The game law was in affect from March to September. The restriction applied to quail, duck, elk, deer and antelope. The fine for hunting these animals was $25.

Mynheer Hanson was sailing the Nellie Gray when it capsized, dumping everyone on board into the slough. Mr. Wheeler of Grizzly Island, who was sailing the Fanny, rescued everyone.

The law firm G.W. McMurty and J.S Hail was located in Wheaton’s building.

Mrs. Pearce sold millinery and fancy goods. This included new and fashionable goods, dress trimmings, infant clothing, toys, perfume, soaps, brushes, stationery, pens and ink.

The May Day Ball was at the Union Hall. Tickets were $1.50.

Livery man W.J. Morris built a commodious livery and feed stable on the east side of the Plaza and called it The Golden Eagle.

The Cooke, Zoyara and Wilson’s Grand Combination Circus of New York came to town.
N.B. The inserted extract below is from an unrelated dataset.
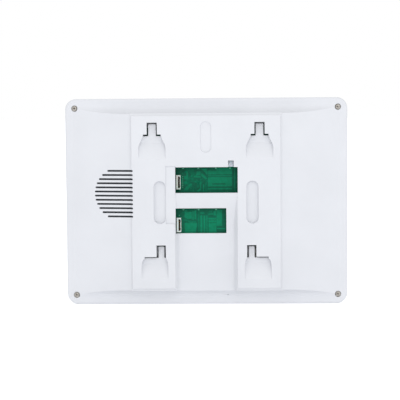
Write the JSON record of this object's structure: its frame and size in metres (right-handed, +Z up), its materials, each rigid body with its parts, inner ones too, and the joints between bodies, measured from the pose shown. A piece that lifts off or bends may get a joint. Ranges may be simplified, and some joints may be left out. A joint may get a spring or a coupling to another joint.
{
  "type": "video intercom monitor",
  "caption": "Flat white wall-hung video intercom monitor with a wide display and keys in front, and hook slots, cable channel, connector windows and speaker grille behind.",
  "frame": {"origin": "centre of the rear platform's flat face, which meets the wall bracket", "axes": "+X to the right as seen from the front, +Y out of the rear face towards the wall, +Z up"},
  "size_m": [0.262, 0.0256, 0.192],
  "materials": {
    "white_housing": "fine satin moulded ABS, cool white",
    "key_plastic": "moulded ABS key caps, soft satin",
    "plated_steel": "zinc-plated steel",
    "tray_steel": "pressed steel, matte",
    "lens_black": "smoked glossy lens with black print behind",
    "tape_black": "double-sided foam tape",
    "lcd_glass": "dark polarised glass",
    "light_guide": "milky white plastic",
    "board_green": "glass-fibre board under green solder mask",
    "header_white": "nylon, off-white",
    "pin_tin": "tinned brass",
    "black_plastic": "black moulded plastic",
    "chip_black": "moulded epoxy",
    "relay_white": "white moulded plastic",
    "ferrite": "grey ferrite",
    "capacitor_can": "aluminium can in a dark sleeve",
    "ribbon_amber": "polyimide flex",
    "ribbon_white": "white flat cable",
    "cloth_black": "black woven dust cloth",
    "foam_grey": "grey foam",
    "cone_black": "treated paper cone",
    "wire_cover": "PVC insulation, red and black",
    "boot_rubber": "black rubber",
    "light_pipe": "clear acrylic"
  },
  "bodies": {
    "monitor": {"rear_cover": "white_housing", "front_shell": "white_housing", "cover_screws": "plated_steel", "display_lens": "lens_black", "lens_tape": "tape_black", "lcd_glass": "lcd_glass", "lcd_light_guide": "light_guide", "lcd_tray": "tray_steel", "lcd_brackets": "plated_steel", "bracket_screws": "plated_steel", "main_board": "board_green", "board_screws": "plated_steel", "door_header": "header_white", "door_header_pins": "pin_tin", "power_header": "header_white", "power_header_pins": "pin_tin", "switch_base": "black_plastic", "switch_can": "plated_steel", "processor": "chip_black", "memory_chips": "chip_black", "video_decoder": "chip_black", "audio_amplifier": "chip_black", "crystal": "plated_steel", "lock_relay": "relay_white", "power_inductor": "ferrite", "capacitors": "capacitor_can", "small_parts": "chip_black", "display_connector": "header_white", "display_ribbon": "ribbon_amber", "key_connectors": "header_white", "key_ribbon": "ribbon_white", "grille_cloth": "cloth_black", "speaker_gasket": "foam_grey", "speaker_frame": "black_plastic", "speaker_cone": "cone_black", "speaker_magnet": "plated_steel", "speaker_screws": "plated_steel", "speaker_socket": "header_white", "speaker_leads": "wire_cover", "key_board": "board_green", "key_board_screws": "plated_steel", "key_switches": "black_plastic", "microphone": "plated_steel", "microphone_boot": "boot_rubber", "status_led": "relay_white", "light_pipe": "light_pipe"},
    "switch_slider": {"switch_lever": "header_white"},
    "monitor_key": {"key_1": "key_plastic", "key_plunger_1": "black_plastic"},
    "unlock_key": {"key_2": "key_plastic", "key_plunger_2": "black_plastic"},
    "talk_key": {"key_3": "key_plastic", "key_plunger_3": "black_plastic"},
    "volume_up_key": {"key_4": "key_plastic", "key_plunger_4": "black_plastic"},
    "volume_down_key": {"key_5": "key_plastic", "key_plunger_5": "black_plastic"}
  },
  "joints": [
    {"name": "switch_slide", "type": "slide", "parent": "monitor", "child": "switch_slider", "axis": [0, 0, 1], "range_m": [-0.0015, 0]},
    {"name": "monitor_key_press", "type": "slide", "parent": "monitor", "child": "monitor_key", "axis": [0, 1, 0], "range_m": [0, 0.0004], "stiffness_N_per_m": 2500},
    {"name": "unlock_key_press", "type": "slide", "parent": "monitor", "child": "unlock_key", "axis": [0, 1, 0], "range_m": [0, 0.0004], "stiffness_N_per_m": 2500},
    {"name": "talk_key_press", "type": "slide", "parent": "monitor", "child": "talk_key", "axis": [0, 1, 0], "range_m": [0, 0.0004], "stiffness_N_per_m": 2500},
    {"name": "volume_up_key_press", "type": "slide", "parent": "monitor", "child": "volume_up_key", "axis": [0, 1, 0], "range_m": [0, 0.0004], "stiffness_N_per_m": 2500},
    {"name": "volume_down_key_press", "type": "slide", "parent": "monitor", "child": "volume_down_key", "axis": [0, 1, 0], "range_m": [0, 0.0004], "stiffness_N_per_m": 2500}
  ]
}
It included equestrians, an acrobatic troupe, performing dogs, monkeys and ponies. Admission was $1.

A vocal and instrumental concert in Fairfield was given to raise money to purchase a melodeon for the Brick Church. The M.E. Church’s Rev. W.S. Urmy wrote the following for the paper:

“Mr. Editor, Allow me through your paper to inform the public that Dr. W. Jacobs and Mr. John Woolaver are authorized to collect and receive rents due for pews in the M.E. Church in Fairfield. We thank those who have paid rentage and we would respectfully all to be as prompt as possible in this matter.”

The courthouse walls were whitened, the woodwork repainted and carpets laid out. Attorney P.T. Gomer’s office was located in the courthouse and the law firm of W.S. Wells and L.C. Hays had an office in the old courthouse.
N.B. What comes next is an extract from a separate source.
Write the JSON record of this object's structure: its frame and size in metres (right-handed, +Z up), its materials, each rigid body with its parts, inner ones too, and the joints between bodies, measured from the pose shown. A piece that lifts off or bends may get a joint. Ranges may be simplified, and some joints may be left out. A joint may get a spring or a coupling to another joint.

The public school charged $2 per month for less than a whole term and $1.75 for a whole term. The school was under the supervision of Sarah R. Pearson. It was considered a comfortable school with a playground attached.

Charley Webster took over the Union Hotel in Fairfield. J.G. Allison, previous owner of the Union Hotel (aka Allison’s Hotel), was going to give a May Day Ball and supper at the Planter’s House.

Thomas Fogarty was arrested for drinking and fighting. When released, he got in another fight. Both parties were arrested near Holsheur’s saloon.

While the officer was getting a statement from a witness, Fogarty got on a horse to escape. Sheriff Gillespie mounted a horse and went after the man. He did not overtake him until they were well past the cemetery on the Vacaville road. When he collared Fogarty, the man struck him and Gillespie lost his grip.

Gillespie drew his revolver, but Fogarty only responded with a vulgar remark and tried to flee on foot. Gillespie shot him in the back, not seriously wounding the man, but stopping him.

County treasurer John Ferrell was charged with embezzlement of public funds. There was a burglary and theft at the treasurer’s office where there had been $7,900 in the safe, mainly in $20 gold pieces. The robbers took a total of $7,634, all in gold.